The man in the armchair, Peter Diamond, had arrived at Bath Police thirty years ago in The Last Detective, so I know him pretty well by now. He has mellowed a little from the ex-Met man with a record of bullying witnesses. He still scares his colleagues a little, but he’s smart enough to survive in the much-changed modern police. He takes short cuts and gets reprimanded and has no respect for his so-called superiors and no ambition to join them. He’s had big shocks along the way, quit the police for a while and worked as a security officer in London, but agreed to return in The Summons, when Bath police needed him more than he needed them. Since then, good colleagues like DI Julie Hargreaves have found him unbearable and transferred to other police authorities. All in all, you would expect him to be a match for a sharpie like Johnny, but this first encounter doesn’t work out like that.
‘Depends,’ Diamond said.
‘Should I know you?’
‘No reason you should, bud.’
No one called Diamond ‘bud’. He’d have said so, but the soundtrack had already moved on.

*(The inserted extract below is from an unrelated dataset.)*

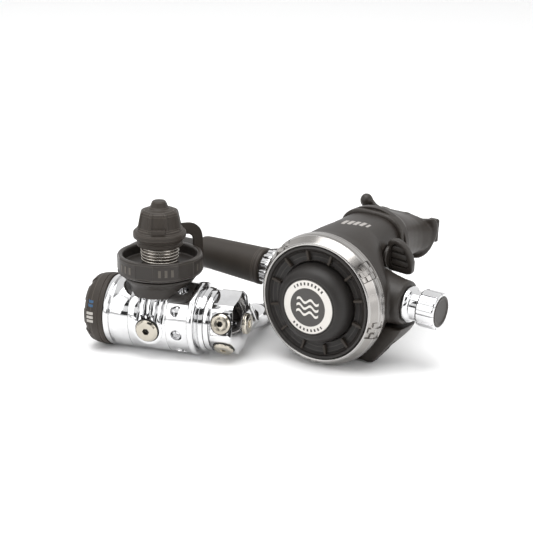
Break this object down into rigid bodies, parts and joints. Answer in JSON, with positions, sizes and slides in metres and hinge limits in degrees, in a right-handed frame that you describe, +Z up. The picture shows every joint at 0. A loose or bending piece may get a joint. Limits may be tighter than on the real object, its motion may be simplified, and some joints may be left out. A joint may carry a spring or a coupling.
{
  "type": "scuba regulator set",
  "caption": "First stage with a screw-in tank connector and swivel turret, joined by a hose to a second stage with purge cover, mouthpiece and adjusting knob.",
  "frame": {"origin": "middle of the footprint, without the hose, on the surface that the set lies on", "axes": "+Z up, +X from the first stage towards the second stage, +Y away from the purge cover"},
  "size_m": [0.2122, 0.2188, 0.0904],
  "materials": {
    "chrome_first": "polished chrome on brass",
    "chrome_small": "polished chrome",
    "ring_metal": "satin chrome with polished edges",
    "plug_nickel": "nickel plate with a warm tint",
    "connector_metal": "dark plated thread",
    "brass_inner": "bare brass",
    "steel_inner": "spring steel",
    "barrel_metal": "plain metal",
    "seal_rubber": "moulded seal rubber",
    "cap_rubber": "matt moulded rubber",
    "connector_plastic": "fine matt texture",
    "hose_rubber": "smooth hose rubber",
    "case_plastic": "fine moulded texture",
    "cover_rubber": "matt moulded rubber",
    "emblem_plate": null,
    "badge_plastic": "smooth insert",
    "inner_plastic": "inner moulding",
    "silicone_dark": "soft silicone",
    "tie_plastic": "nylon tie"
  },
  "bodies": {
    "first_stage": {"first_body": "chrome_first", "spring_housing": "chrome_first", "end_cap": "cap_rubber", "pressure_adjuster": "brass_inner", "main_spring": "steel_inner", "first_diaphragm": "seal_rubber", "seat_crown": "brass_inner", "poppet_spring": "steel_inner", "poppet_plug": "brass_inner", "high_port_plugs": "plug_nickel", "high_port_orings": "seal_rubber", "din_collar": "connector_plastic", "cap_strap": "cap_rubber", "turret_bolt": "plug_nickel", "turret_oring": "seal_rubber", "hose": "hose_rubber", "hose_sleeve": "cap_rubber", "hose_outlet_ferrule": "chrome_small", "hose_nut": "chrome_small", "swivel_oring": "seal_rubber"},
    "first_valve": {"spring_pad": "brass_inner", "push_pin": "steel_inner", "main_poppet": "steel_inner"},
    "connector": {"din_stud": "connector_metal", "din_oring": "seal_rubber", "inlet_filter": "brass_inner", "filter_clip": "steel_inner", "din_wheel": "connector_plastic"},
    "protective_cap": {"din_cap": "cap_rubber"},
    "turret_body": {"turret": "chrome_first", "low_port_plugs": "plug_nickel", "low_port_orings": "seal_rubber", "hose_inlet_fitting": "chrome_small", "hose_inlet_ferrule": "chrome_small"},
    "second_stage": {"case": "case_plastic", "front_ring": "ring_metal", "purge_cover": "cover_rubber", "diaphragm": "silicone_dark", "valve_barrel": "barrel_metal", "barrel_ring": "chrome_small", "valve_seat": "brass_inner", "mouthpiece": "silicone_dark", "mouthpiece_tie": "tie_plastic", "exhaust_tee": "cover_rubber", "exhaust_valve": "silicone_dark", "button_spring": "steel_inner", "demand_spring": "steel_inner"},
    "purge": {"purge_button": "cover_rubber", "emblem": "emblem_plate"},
    "diaphragm_plate": {"diaphragm_disc": "steel_inner"},
    "lever": {"demand_lever": "steel_inner"},
    "poppet": {"demand_poppet": "inner_plastic"},
    "knob": {"adjust_knob": "chrome_small", "knob_badge": "badge_plastic"},
    "spring_screw": {"adjust_screw": "barrel_metal"},
    "venturi": {"venturi_lever": "case_plastic", "venturi_vane": "inner_plastic"}
  },
  "joints": [
    {"name": "first_valve_lift", "type": "slide", "parent": "first_stage", "child": "first_valve", "axis": [0.9455, -0.3256, 0], "range_m": [0, 0.0004], "stiffness_N_per_m": 300, "deforming": ["main_spring", "first_diaphragm", "poppet_spring"]},
    {"name": "connector_turn", "type": "hinge", "parent": "first_stage", "child": "connector", "pos_m": [-0.0609, -0.0105, 0.0515], "axis": [0, 0, 1], "continuous": true},
    {"name": "cap_lift", "type": "slide", "parent": "first_stage", "child": "protective_cap", "axis": [0, 0, 1], "range_m": [0, 0.018], "deforming": ["cap_strap"]},
    {"name": "turret_swivel", "type": "hinge", "parent": "first_stage", "child": "turret_body", "pos_m": [-0.02308, -0.02352, 0.0215], "axis": [0.9455, -0.3256, 0], "range_deg": [0, 8], "deforming": ["hose"]},
    {"name": "second_stage_swivel", "type": "hinge", "parent": "first_stage", "child": "second_stage", "pos_m": [0.00667, 0.00707, 0.04305], "axis": [0.8448, -0.532, -0.0576], "range_deg": [-10, 15]},
    {"name": "purge_press", "type": "slide", "parent": "second_stage", "child": "purge", "axis": [0.5332, 0.846, 0.007], "range_m": [0, 0.003], "stiffness_N_per_m": 400, "deforming": ["button_spring", "purge_cover"]},
    {"name": "diaphragm_push", "type": "slide", "parent": "second_stage", "child": "diaphragm_plate", "axis": [0.5332, 0.846, 0.007], "range_m": [0, 0.003], "deforming": ["diaphragm"]},
    {"name": "lever_pivot", "type": "hinge", "parent": "second_stage", "child": "lever", "pos_m": [0.04451, -0.02763, 0.04007], "axis": [0.045, -0.0366, 0.9983], "range_deg": [-8.5, 0]},
    {"name": "poppet_slide", "type": "slide", "parent": "second_stage", "child": "poppet", "axis": [0.8448, -0.532, -0.0576], "range_m": [0, 0.0009], "deforming": ["demand_spring"]},
    {"name": "knob_turn", "type": "hinge", "parent": "second_stage", "child": "knob", "pos_m": [0.09115, -0.04613, 0.0373], "axis": [0.8448, -0.532, -0.0576], "range_deg": [-360, 360]},
    {"name": "spring_screw_travel", "type": "slide", "parent": "second_stage", "child": "spring_screw", "axis": [0.8448, -0.532, -0.0576], "range_m": [-0.001, 0.001]},
    {"name": "venturi_turn", "type": "hinge", "parent": "second_stage", "child": "venturi", "pos_m": [0.06936, -0.01543, 0.05914], "axis": [0.8448, -0.532, -0.0576], "range_deg": [0, 40]}
  ],
  "couplings": [
    {"joint": "diaphragm_push", "follows": "purge_press", "ratio": 1},
    {"joint": "lever_pivot", "follows": "purge_press", "rad_per_m": -47.7},
    {"joint": "poppet_slide", "follows": "purge_press", "ratio": 0.3},
    {"joint": "spring_screw_travel", "follows": "knob_turn", "m_per_rad": 0.0001592}
  ]
}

‘I got your number. You’re the top gumshoe in this one-horse town and you’re here in the bar Friday nights when you’re not tied up on a case. What’s your poison? I’ll get you another.’
‘Don’t bother.’ Diamond wasn’t being suckered into getting lumbered with a bar-room bore who called him bud and claimed to have got his number.
‘You’ll need something strong when you hear what I have to say.’ The bore pulled up a chair and the voice became even more husky. ‘Good to meet you, any road. I’m Johnny Getz, the private eye.’
‘Say that again, the last part.’
Against all the evidence that this was a send-up, Diamond had to hear more. ‘Private eye? I thought they went out with Dick Tracy.’
‘Dick Tracy was a cop.’
‘Sam Spade, then. We’re talking private detectives, are we? I didn’t know we had one in Bath.’
‘What do you mean – “one”? I could name at least six others. The difference is they’re corporate. I’m the real deal. I work alone.’
‘Over the hairdresser’s in Kingsmead Square.’ An address that lacked something compared to a seedy San
Francisco side street, which was probably why the self-styled PI added, ‘The Shear Amazing Sleuth. Like it?’
As a reader, I can’t get enough of the American private eyes. I came early to The Continental Op and Philip Marlowe and loved the laidback style and deadpan wit. I moved on to Mike Hammer, Lew Archer, Travis McGee, Mitch Tobin, Amos Walker, Easy Rawlins, Kinsey Millhone and V.I.Warshawski. Happily, the list is endless and I’m still finding more. They operate with impunity in America, rarely troubled by the police. I won’t say it’s impossible to write a convincing PI novel set in Britain. Conan Doyle managed it, even if you’d think twice about calling the world’s most famous consulting detective an eye. Peter Cheyney pulled it off with Slim Callaghan, although his better-known character, Lemmy Caution, operated in America. Ingenious British writers like Liza Cody, Stella Duffy, Mike Ripley, John Lincoln, Cathi Unsworth and Kate Atkinson continue the tradition. Making this genre believable in a UK setting is a rare talent.
So how does Johnny Getz elbow his way into a Peter Diamond novel? In truth, he’s a fantasist, a false eye. He loves the aura of back-street San Francisco. He has done his reading and can quote key passages from Chandler and Paretsky. At intervals he takes over the writing and gives his withering opinions on Diamond and the Bath police. But I suspect it’s all done with mirrors. Johnny has no experience and only one client. He is driven by his dreams. At the start, he is smart enough to reel Diamond in slowly.
There was a pause while the conflict in Diamond’s head – contempt battling with curiosity – raged and was resolved. ‘What did you say your name is?’
‘How do you spell that?’
‘Getz? With a zee.’
Diamond sighed. ‘Is it real?’
‘Sure. You heard of Stan Getz?’
‘The jazz musician? You’re not related?’
‘I should be so lucky.’
‘It was his real name as far as I know,’ Diamond said. ‘Is yours your own?’
A shake of the head. ‘In my line of work, you gotta make a noise in the world.’
‘You play the sax yourself?’
‘Nah. I’m talking publicity.’ He took a business card from his pocket and snapped it on the table like the ace of trumps. ‘Johnny Getz. Gets results. How does that grab you?’
Diamond had a pained look, and not from being grabbed. ‘What do you want with me, Mr Getz?’
‘Johnny to you.’
‘Mr Getz. I keep first names for my friends.’
Johnny Getz took a moment to reflect on that. He refused to take it as a putdown. ‘What do I want? I want your help with a case.’
‘Don’t even start,’ Diamond said, seizing his chance to end this. ‘I’m a police officer. We don’t get involved outside our work.’